_Written problem_. Only the lines from the first one through the line with "flute_depth_share = 0.17" should be printed, exactly as they appear.
======== Data
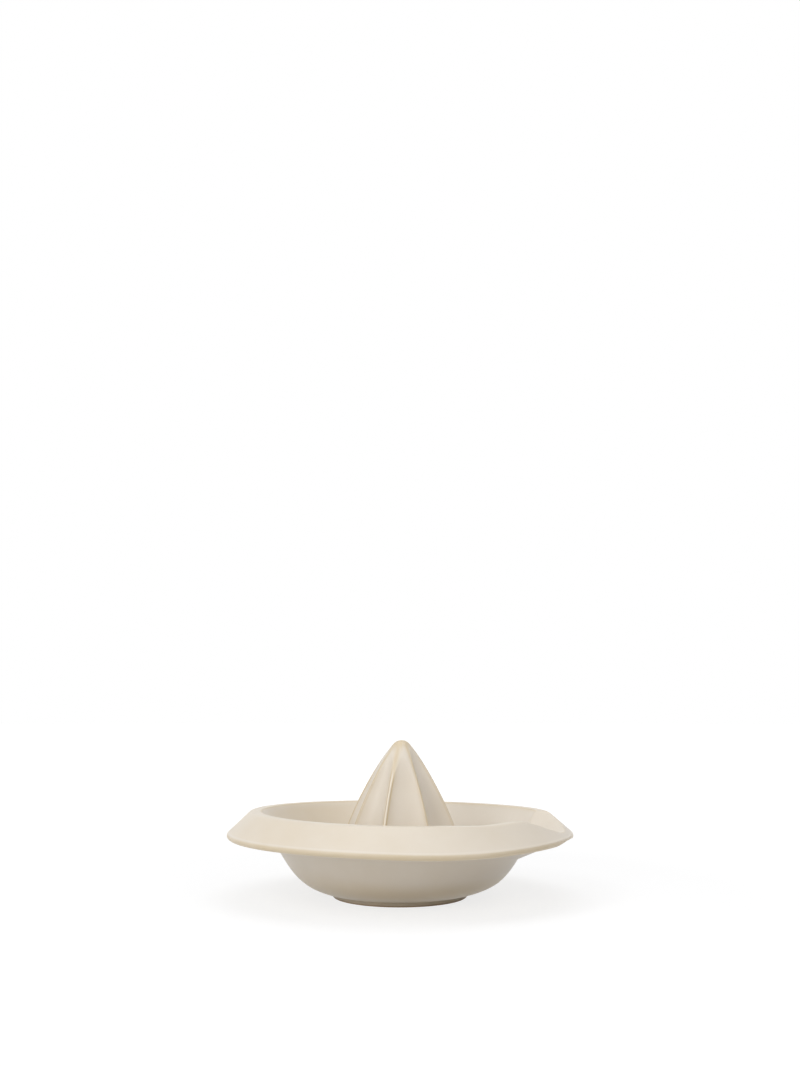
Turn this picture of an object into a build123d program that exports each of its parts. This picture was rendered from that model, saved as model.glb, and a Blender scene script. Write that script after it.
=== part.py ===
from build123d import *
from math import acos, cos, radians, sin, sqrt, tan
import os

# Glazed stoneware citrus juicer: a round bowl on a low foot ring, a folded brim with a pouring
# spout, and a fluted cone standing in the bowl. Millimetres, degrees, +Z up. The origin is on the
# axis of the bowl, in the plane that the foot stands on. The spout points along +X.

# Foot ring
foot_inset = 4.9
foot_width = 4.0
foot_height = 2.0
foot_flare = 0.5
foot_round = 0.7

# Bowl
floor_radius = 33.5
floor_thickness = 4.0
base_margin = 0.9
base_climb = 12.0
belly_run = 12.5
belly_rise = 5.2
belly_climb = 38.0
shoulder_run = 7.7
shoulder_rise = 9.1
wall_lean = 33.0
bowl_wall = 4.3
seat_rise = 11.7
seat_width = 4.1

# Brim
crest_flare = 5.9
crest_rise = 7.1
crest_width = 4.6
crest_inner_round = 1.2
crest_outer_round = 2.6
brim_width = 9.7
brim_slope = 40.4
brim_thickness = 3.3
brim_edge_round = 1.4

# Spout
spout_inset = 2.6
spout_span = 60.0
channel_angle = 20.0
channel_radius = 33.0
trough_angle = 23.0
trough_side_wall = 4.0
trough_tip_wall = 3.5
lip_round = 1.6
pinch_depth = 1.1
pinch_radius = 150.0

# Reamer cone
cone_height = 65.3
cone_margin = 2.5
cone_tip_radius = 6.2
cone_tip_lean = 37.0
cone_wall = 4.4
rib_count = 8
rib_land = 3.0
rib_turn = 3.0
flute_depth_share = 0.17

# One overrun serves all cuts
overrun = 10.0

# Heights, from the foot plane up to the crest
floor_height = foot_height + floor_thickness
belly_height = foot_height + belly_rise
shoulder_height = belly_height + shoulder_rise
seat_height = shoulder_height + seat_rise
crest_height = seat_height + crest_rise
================
_Exercise answer_.
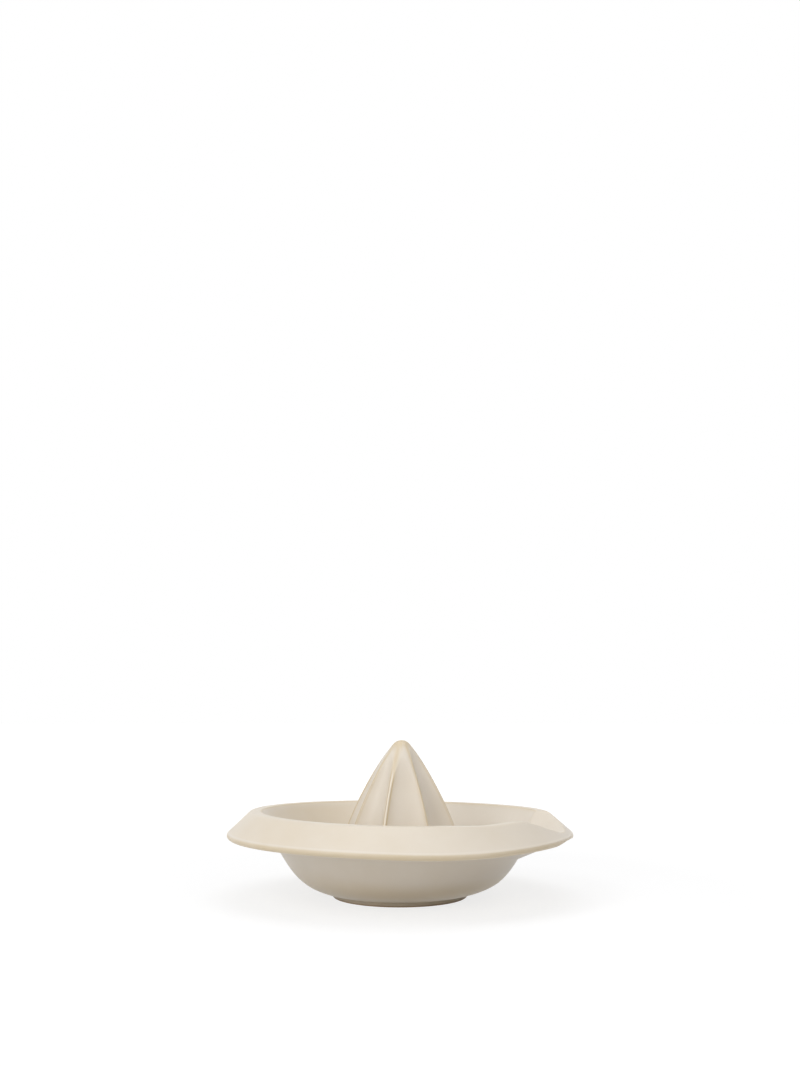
Turn this picture of an object into a build123d program that exports each of its parts. This picture was rendered from that model, saved as model.glb, and a Blender scene script. Write that script after it.
=== part.py ===
from build123d import *
from math import acos, cos, radians, sin, sqrt, tan
import os

# Glazed stoneware citrus juicer: a round bowl on a low foot ring, a folded brim with a pouring
# spout, and a fluted cone standing in the bowl. Millimetres, degrees, +Z up. The origin is on the
# axis of the bowl, in the plane that the foot stands on. The spout points along +X.

# Foot ring
foot_inset = 4.9
foot_width = 4.0
foot_height = 2.0
foot_flare = 0.5
foot_round = 0.7

# Bowl
floor_radius = 33.5
floor_thickness = 4.0
base_margin = 0.9
base_climb = 12.0
belly_run = 12.5
belly_rise = 5.2
belly_climb = 38.0
shoulder_run = 7.7
shoulder_rise = 9.1
wall_lean = 33.0
bowl_wall = 4.3
seat_rise = 11.7
seat_width = 4.1

# Brim
crest_flare = 5.9
crest_rise = 7.1
crest_width = 4.6
crest_inner_round = 1.2
crest_outer_round = 2.6
brim_width = 9.7
brim_slope = 40.4
brim_thickness = 3.3
brim_edge_round = 1.4

# Spout
spout_inset = 2.6
spout_span = 60.0
channel_angle = 20.0
channel_radius = 33.0
trough_angle = 23.0
trough_side_wall = 4.0
trough_tip_wall = 3.5
lip_round = 1.6
pinch_depth = 1.1
pinch_radius = 150.0

# Reamer cone
cone_height = 65.3
cone_margin = 2.5
cone_tip_radius = 6.2
cone_tip_lean = 37.0
cone_wall = 4.4
rib_count = 8
rib_land = 3.0
rib_turn = 3.0
flute_depth_share = 0.17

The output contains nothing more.